In Transition

Transition Reno attacks oil addiction with self-sufficiency

Barbara Greene of Transition Reno explains the problem of peak oil.

Barbara Greene of Transition Reno explains the problem of peak oil.

Photo By kat kerlin

The Transition Reno film series “Involved 2 Evolve” begins Feb. 3 at 7 p.m. and Feb. 4 at 2 p.m., with The Story of Stuff and Garbage! The Revolution Starts at Home. Held at TMCC, 7000 Dandini Blvd., Sierra Building, Room 108. For a full schedule through April 29, visit www.involvedtoevolve.org.
To learn more about Transition Reno, visit http://transitionreno.ning.com And for more about the Transition Town movement, visit www.transitiontowns.org and www.transitionus.org.

Barbara Greene stands in a room of the Unitarian Universalist church on an early winter morning and holds up a bottle of GTX Diesel oil. She’s illustrating a point. This is the stuff we’re addicted to, but what kind of withdrawal would we face if we were to find ourselves without it? Could we survive?

Greene is making a presentation about Transition Reno, a new local chapter of the international Transition movement. She and about a dozen other local residents started the group to see if Reno is prepared for global climate change and peak oil, and if not, how to make that transition.

“According to many scientists, we are probably done with harvesting the low-hanging fruit from that tree,” says Greene of cheap, easy-to-recover fossil fuels.

To build more awareness of this topic and of the group, Transition Reno is holding a free film series called “Involved 2 Evolve” from Feb. 3 to April 29 at Truckee Meadows Community College. The first event focuses on consumption, with the 20-minute short The Story of Stuff, and Garbage! The Revolution Starts at Home, a documentary about a family who saves its garbage for three months. Other films scheduled include Kilowatt Hours, The Future of Food, Who Killed the Electric Car?, and more. Each event will be followed by a panel discussion with community members.

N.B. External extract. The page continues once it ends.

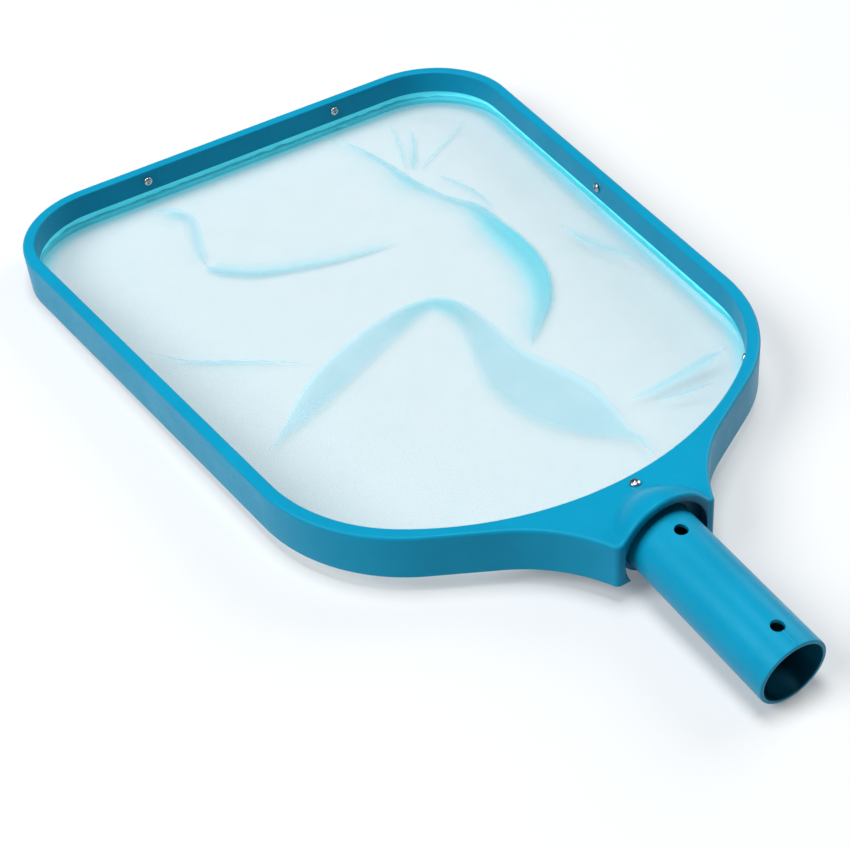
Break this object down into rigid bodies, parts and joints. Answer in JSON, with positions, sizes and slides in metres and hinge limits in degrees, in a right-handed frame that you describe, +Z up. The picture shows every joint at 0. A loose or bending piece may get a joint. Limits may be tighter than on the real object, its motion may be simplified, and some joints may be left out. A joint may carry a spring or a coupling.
{
  "type": "leaf skimmer net",
  "caption": "Flat leaf skimmer: a slack fine net held in a rounded channel frame by a hidden clamp ring, with a hooded, drooping tube socket for a telescopic pool pole.",
  "frame": {"origin": "middle of the bottom of the whole, on the surface that the skimmer rests on", "axes": "+Y from the handle to the front lip, +Z up, +X to the right seen from the handle"},
  "size_m": [0.3, 0.49, 0.0473],
  "materials": {
    "moulding": "satin blue polypropylene, moulded",
    "clamp": "matt blue polypropylene, moulded",
    "net": "very fine pale knitted mesh",
    "hem": "light cyan woven tape",
    "steel": "bright stainless"
  },
  "bodies": {
    "root": {"outer_frame": "moulding", "handle_tube": "moulding", "socket_clamp": "clamp", "net_clamp_ring": "clamp", "net_hem": "hem", "leaf_net": "net", "front_screw_left": "steel", "front_screw_right": "steel", "side_screw_left": "steel", "side_screw_right": "steel", "rear_screw_left": "steel", "rear_screw_right": "steel", "neck_screw": "steel", "socket_clamp_screw_left": "steel", "socket_clamp_screw_right": "steel"}
  },
  "joints": []
}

The Transition movement began in Kinsale, Ireland, where Rob Hopkins, a permaculture teacher at the time, created with his students an “energy descent action plan,” which looked how to create a sustainable community in the face of peak oil. That became the model for the more than 150 Transition Towns that have popped up worldwide.

Hopkins told the New York Times last April that Transition goes beyond environmentalism and sustainability—although it encompasses those concepts—to resiliency. The idea is to help a community become as self-sufficient as possible in order to cope if and when oil prices rise, supplies of oil become depleted, climate change accelerates, and society as we know it grows weak or collapses. This at a time when we’ve spent the past half century forgetting how to build, fix and grow things that are now easily bought at the store or are shipped to us.

“Only a culture awash with cheap oil could become deskilled on the monumental scale we have,” Hopkins wrote in the Transition Handbook.

Like other groups weaning people off addictions, the Transition plan is a 12-step process. It involves setting up a group, then raising awareness through things like a film series. Next is to partner with existing organizations, then organizing a “Great Unleashing,” sort of like a grand opening, which Transition Reno hopes will happen in September. Then comes forming subgroups to address things like transportation, water, energy, food and housing. A “Great Reskilling” would follow, with workshops on things like food growing and preservation, bicycle maintenance, and basic building techniques. Other steps include engaging the local government, consulting with elders who lived during times less dependent on oil, and, finally, creating an energy descent action plan to be carried out over years.

“It’s with the idea that transition is inevitable,” says Greene. “We can do it proactively when we have some time, or wait” until we’re in crisis.